Что, в свою очередь, структурировало окружающих. Проще говоря, само присутствие Айзеншписа создавало в коллективе рабочую атмосферу. Он ставил четкие задачи; если подчиненные могли талантливо преобразовать и дополнить сценарий босса, это всегда поощрялось — пусть даже парой слов одобрения. Впрочем, он редко хвалил кого-то вслух. И вольности допускал лишь в четко очерченных пределах, которые следовало просто почувствовать. Не юлить, не халтурить, работать так, чтобы ни один час не проходил даром. При соблюдении этих условий он давал шанс очень многим; если же нет — летающие стулья на кухне студии безалаберному работнику были обеспечены. В гневе мой продюсер был отнюдь небезобиден.

Показателем потенциала человека было уже то, что Айзеншпис с ним работал. Он безошибочно угадывал скрытые возможности и ресурсы личности — ведь только так открывают новые звезды. Даже если человек — например, я — сам порой не особенно верил в себя, то Айзеншпис верил в него вдвойне, и своей силой он заставлял подниматься с колен. Подобные бодрящие отеческие подзатыльники он мог раздавать одним лишь взглядом.

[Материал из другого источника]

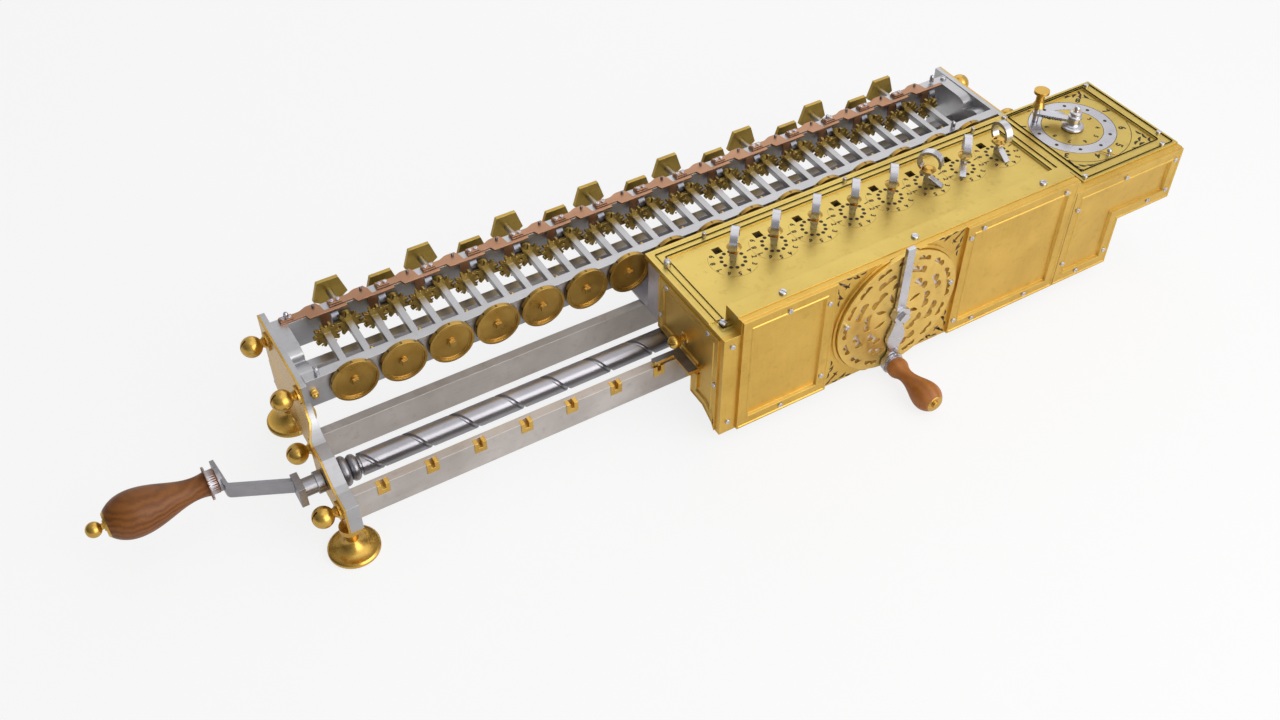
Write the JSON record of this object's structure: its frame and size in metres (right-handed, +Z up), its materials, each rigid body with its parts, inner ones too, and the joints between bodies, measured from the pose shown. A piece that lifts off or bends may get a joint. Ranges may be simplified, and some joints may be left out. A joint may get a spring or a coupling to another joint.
{
  "type": "stepped reckoner",
  "caption": "Early mechanical calculator: brass carriage with setting hooks, pierced crank wheel and multiplier dial, sliding by a screw along a steel frame with a row of result wheels",
  "frame": {"origin": "on the table, in the middle of the sole of the left front foot", "axes": "+X along the machine to the right, +Y to the rear, +Z up from the table"},
  "size_m": [0.8584, 0.2697, 0.1333],
  "materials": {
    "brass": "brushed brass",
    "steel": "brushed steel",
    "copper": "polished copper",
    "wood": "waxed wood"
  },
  "bodies": {
    "frame": {"left_end_plate": "steel", "right_end_plate": "steel", "face_plates": "brass", "front_rail": "steel", "rear_rail": "steel", "rail_inserts": "brass", "feet": "brass", "ball_head_screws": "brass", "result_bars": "steel", "wave_blocks": "steel", "carry_shafts": "steel", "carry_wheels": "brass", "carry_plates": "copper", "pentagon_discs": "brass"},
    "carriage": {"front_cover": "brass", "fretwork_panel": "brass", "front_ledge": "brass", "top_plate": "brass", "side_panels": "brass", "inner_frame": "steel"},
    "latch_lever": {"latch": "steel"},
    "crank_body": {"crank": "steel", "pierced_wheel": "brass"},
    "crank_handle": {"crank_grip": "wood"},
    "screw": {"worm_shaft": "steel"},
    "screw_handle": {"worm_grip": "wood"},
    "dial_ring": {"multiplier_ring": "steel"},
    "dial_lever": {"multiplier_lever": "steel"},
    "wheel_01": {"result_wheel_01": "brass"},
    "wheel_02": {"result_wheel_02": "brass"},
    "wheel_03": {"result_wheel_03": "brass"},
    "wheel_04": {"result_wheel_04": "brass"},
    "wheel_05": {"result_wheel_05": "brass"},
    "wheel_06": {"result_wheel_06": "brass"},
    "wheel_07": {"result_wheel_07": "brass"},
    "wheel_08": {"result_wheel_08": "brass"},
    "wheel_09": {"result_wheel_09": "brass"},
    "wheel_10": {"result_wheel_10": "brass"},
    "wheel_11": {"result_wheel_11": "brass"},
    "wheel_12": {"result_wheel_12": "brass"},
    "wheel_13": {"result_wheel_13": "brass"},
    "wheel_14": {"result_wheel_14": "brass"},
    "wheel_15": {"result_wheel_15": "brass"},
    "wheel_16": {"result_wheel_16": "brass"},
    "knob_1": {"setting_knob_1": "steel"},
    "drum_1": {"stepped_drum_1": "brass"},
    "knob_2": {"setting_knob_2": "steel"},
    "drum_2": {"stepped_drum_2": "brass"},
    "knob_3": {"setting_knob_3": "steel"},
    "drum_3": {"stepped_drum_3": "brass"},
    "knob_4": {"setting_knob_4": "steel"},
    "drum_4": {"stepped_drum_4": "brass"},
    "knob_5": {"setting_knob_5": "steel"},
    "drum_5": {"stepped_drum_5": "brass"},
    "knob_6": {"setting_knob_6": "steel"},
    "drum_6": {"stepped_drum_6": "brass"},
    "knob_7": {"setting_knob_7": "steel"},
    "drum_7": {"stepped_drum_7": "brass"},
    "knob_8": {"setting_knob_8": "steel"},
    "drum_8": {"stepped_drum_8": "brass"}
  },
  "joints": [
    {"name": "carriage_slide", "type": "slide", "parent": "frame", "child": "carriage", "axis": [1, 0, 0], "range_m": [-0.216, 0]},
    {"name": "screw_spin", "type": "hinge", "parent": "frame", "child": "screw", "pos_m": [0.3105, 0.03281, 0.041], "axis": [1, 0, 0], "range_deg": [0, 2160]},
    {"name": "screw_handle_spin", "type": "hinge", "parent": "screw", "child": "screw_handle", "pos_m": [-0.0895, 0.06981, 0.041], "axis": [1, 0, 0], "continuous": true},
    {"name": "latch_lift", "type": "hinge", "parent": "carriage", "child": "latch_lever", "pos_m": [0.2605, -0.0182, 0.0533], "axis": [1, 0, 0], "range_deg": [-6, 12]},
    {"name": "crank_spin", "type": "hinge", "parent": "carriage", "child": "crank_body", "pos_m": [0.4201, -0.0472, 0.0626], "axis": [0, 1, 0], "continuous": true},
    {"name": "crank_handle_spin", "type": "hinge", "parent": "crank_body", "child": "crank_handle", "pos_m": [0.4201, -0.0637, 0.0126], "axis": [0, 1, 0], "continuous": true},
    {"name": "dial_ring_spin", "type": "hinge", "parent": "carriage", "child": "dial_ring", "pos_m": [0.6479, 0.0173, 0.1025], "axis": [0, 0, 1], "continuous": true},
    {"name": "dial_lever_turn", "type": "hinge", "parent": "carriage", "child": "dial_lever", "pos_m": [0.6479, 0.0173, 0.104], "axis": [0, 0, 1], "range_deg": [-324, 0]},
    {"name": "result_01_spin", "type": "hinge", "parent": "frame", "child": "wheel_01", "pos_m": [0.0405, 0.0668, 0.0883], "axis": [0, 1, 0], "continuous": true},
    {"name": "result_02_spin", "type": "hinge", "parent": "frame", "child": "wheel_02", "pos_m": [0.0765, 0.0668, 0.0883], "axis": [0, 1, 0], "continuous": true},
    {"name": "result_03_spin", "type": "hinge", "parent": "frame", "child": "wheel_03", "pos_m": [0.1125, 0.0668, 0.0883], "axis": [0, 1, 0], "continuous": true},
    {"name": "result_04_spin", "type": "hinge", "parent": "frame", "child": "wheel_04", "pos_m": [0.1485, 0.0668, 0.0883], "axis": [0, 1, 0], "continuous": true},
    {"name": "result_05_spin", "type": "hinge", "parent": "frame", "child": "wheel_05", "pos_m": [0.1845, 0.0668, 0.0883], "axis": [0, 1, 0], "continuous": true},
    {"name": "result_06_spin", "type": "hinge", "parent": "frame", "child": "wheel_06", "pos_m": [0.2205, 0.0668, 0.0883], "axis": [0, 1, 0], "continuous": true},
    {"name": "result_07_spin", "type": "hinge", "parent": "frame", "child": "wheel_07", "pos_m": [0.2565, 0.0668, 0.0883], "axis": [0, 1, 0], "continuous": true},
    {"name": "result_08_spin", "type": "hinge", "parent": "frame", "child": "wheel_08", "pos_m": [0.2925, 0.0668, 0.0883], "axis": [0, 1, 0], "continuous": true},
    {"name": "result_09_spin", "type": "hinge", "parent": "frame", "child": "wheel_09", "pos_m": [0.3285, 0.0668, 0.0883], "axis": [0, 1, 0], "continuous": true},
    {"name": "result_10_spin", "type": "hinge", "parent": "frame", "child": "wheel_10", "pos_m": [0.3645, 0.0668, 0.0883], "axis": [0, 1, 0], "continuous": true},
    {"name": "result_11_spin", "type": "hinge", "parent": "frame", "child": "wheel_11", "pos_m": [0.4005, 0.0668, 0.0883], "axis": [0, 1, 0], "continuous": true},
    {"name": "result_12_spin", "type": "hinge", "parent": "frame", "child": "wheel_12", "pos_m": [0.4365, 0.0668, 0.0883], "axis": [0, 1, 0], "continuous": true},
    {"name": "result_13_spin", "type": "hinge", "parent": "frame", "child": "wheel_13", "pos_m": [0.4725, 0.0668, 0.0883], "axis": [0, 1, 0], "continuous": true},
    {"name": "result_14_spin", "type": "hinge", "parent": "frame", "child": "wheel_14", "pos_m": [0.5085, 0.0668, 0.0883], "axis": [0, 1, 0], "continuous": true},
    {"name": "result_15_spin", "type": "hinge", "parent": "frame", "child": "wheel_15", "pos_m": [0.5445, 0.0668, 0.0883], "axis": [0, 1, 0], "continuous": true},
    {"name": "result_16_spin", "type": "hinge", "parent": "frame", "child": "wheel_16", "pos_m": [0.5805, 0.0668, 0.0883], "axis": [0, 1, 0], "continuous": true},
    {"name": "setting_1_turn", "type": "hinge", "parent": "carriage", "child": "knob_1", "pos_m": [0.3196, 0.0215, 0.104], "axis": [0, 0, 1], "range_deg": [-324, 0]},
    {"name": "drum_1_spin", "type": "hinge", "parent": "carriage", "child": "drum_1", "pos_m": [0.3121, 0.0163, 0.0626], "axis": [0, 1, 0], "continuous": true},
    {"name": "setting_2_turn", "type": "hinge", "parent": "carriage", "child": "knob_2", "pos_m": [0.3556, 0.0215, 0.104], "axis": [0, 0, 1], "range_deg": [-324, 0]},
    {"name": "drum_2_spin", "type": "hinge", "parent": "carriage", "child": "drum_2", "pos_m": [0.3481, 0.0163, 0.0626], "axis": [0, 1, 0], "continuous": true},
    {"name": "setting_3_turn", "type": "hinge", "parent": "carriage", "child": "knob_3", "pos_m": [0.3916, 0.0215, 0.104], "axis": [0, 0, 1], "range_deg": [-324, 0]},
    {"name": "drum_3_spin", "type": "hinge", "parent": "carriage", "child": "drum_3", "pos_m": [0.3841, 0.0163, 0.0626], "axis": [0, 1, 0], "continuous": true},
    {"name": "setting_4_turn", "type": "hinge", "parent": "carriage", "child": "knob_4", "pos_m": [0.4276, 0.0215, 0.104], "axis": [0, 0, 1], "range_deg": [-324, 0]},
    {"name": "drum_4_spin", "type": "hinge", "parent": "carriage", "child": "drum_4", "pos_m": [0.4201, 0.0163, 0.0626], "axis": [0, 1, 0], "continuous": true},
    {"name": "setting_5_turn", "type": "hinge", "parent": "carriage", "child": "knob_5", "pos_m": [0.4636, 0.0215, 0.104], "axis": [0, 0, 1], "range_deg": [-324, 0]},
    {"name": "drum_5_spin", "type": "hinge", "parent": "carriage", "child": "drum_5", "pos_m": [0.4561, 0.0163, 0.0626], "axis": [0, 1, 0], "continuous": true},
    {"name": "setting_6_turn", "type": "hinge", "parent": "carriage", "child": "knob_6", "pos_m": [0.4996, 0.0215, 0.104], "axis": [0, 0, 1], "range_deg": [-216, 108]},
    {"name": "drum_6_spin", "type": "hinge", "parent": "carriage", "child": "drum_6", "pos_m": [0.4921, 0.0163, 0.0626], "axis": [0, 1, 0], "continuous": true},
    {"name": "setting_7_turn", "type": "hinge", "parent": "carriage", "child": "knob_7", "pos_m": [0.5356, 0.0215, 0.104], "axis": [0, 0, 1], "range_deg": [-144, 180]},
    {"name": "drum_7_spin", "type": "hinge", "parent": "carriage", "child": "drum_7", "pos_m": [0.5281, 0.0163, 0.0626], "axis": [0, 1, 0], "continuous": true},
    {"name": "setting_8_turn", "type": "hinge", "parent": "carriage", "child": "knob_8", "pos_m": [0.5716, 0.0215, 0.104], "axis": [0, 0, 1], "range_deg": [-180, 144]},
    {"name": "drum_8_spin", "type": "hinge", "parent": "carriage", "child": "drum_8", "pos_m": [0.5641, 0.0163, 0.0626], "axis": [0, 1, 0], "continuous": true}
  ],
  "couplings": [
    {"joint": "screw_spin", "follows": "carriage_slide", "rad_per_m": -174.53},
    {"joint": "drum_1_spin", "follows": "crank_spin", "ratio": -1},
    {"joint": "drum_2_spin", "follows": "crank_spin", "ratio": 1},
    {"joint": "drum_3_spin", "follows": "crank_spin", "ratio": -1},
    {"joint": "drum_4_spin", "follows": "crank_spin", "ratio": 1},
    {"joint": "drum_5_spin", "follows": "crank_spin", "ratio": -1},
    {"joint": "drum_6_spin", "follows": "crank_spin", "ratio": 1},
    {"joint": "drum_7_spin", "follows": "crank_spin", "ratio": -1},
    {"joint": "drum_8_spin", "follows": "crank_spin", "ratio": 1}
  ]
}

Личность со сверхэнергетикой. При этом в его биографии было немало тяжелых ситуаций (многие уже обнародованы), несмотря на которые он оставался человеком с большой буквы. И смотрел на жизнь теми же глазами, держа в узде не только себя, но и всю команду. Кстати, о команде. В его окружении не было бесполезных людей — даже самые нелепые экземпляры здесь играли свои нужные роли. Просто так в «Star Production» не задерживались.

Так натаскать и так нацелить на процесс мог только он. Ведь и сегодня, когда его нет, внутри все равно сидят прежние правила, и я повторяю их, порой не желая себе в этом признаться: Айзеншпис сделал бы так-то, он бы вот этой дорогой пошел, а за это он бы поругал — значит, неправильно, значит, надо уходить. Это мой фундамент, и он заложен на совесть, ибо Айзеншпис умел это лучше всех.

C ним можно и нужно было спорить, обязательно следовало отстаивать свою точку зрения. Лучше — по-человечески, эмоционально, хотя это и будоражило его еще больше. Бывали моменты, когда накопившиеся противоречия вынуждали закричать и уйти, чтобы в спокойной обстановке творить под напором собственных идей, не давая продюсеру возможности прессовать себя. В такие дни руководство Айзеншписа ощущалось как гнет бетонной плиты в несколько тонн весом. Но когда накал спадал, все вставало на свои места. Возвращаясь, я понимал, что возвращаюсь в свое гнездо и свою обитель, где за меня по-прежнему болеют, где твердо знают, чего я стою. И тогда все прощалось быстро, без оглядки, не кривя душой. Ну а вообще, я старался сдерживать себя во время споров с Юрием Шмильевичем. У него во время ссор поднимался сахар, так что ругаться с ним было бы подло.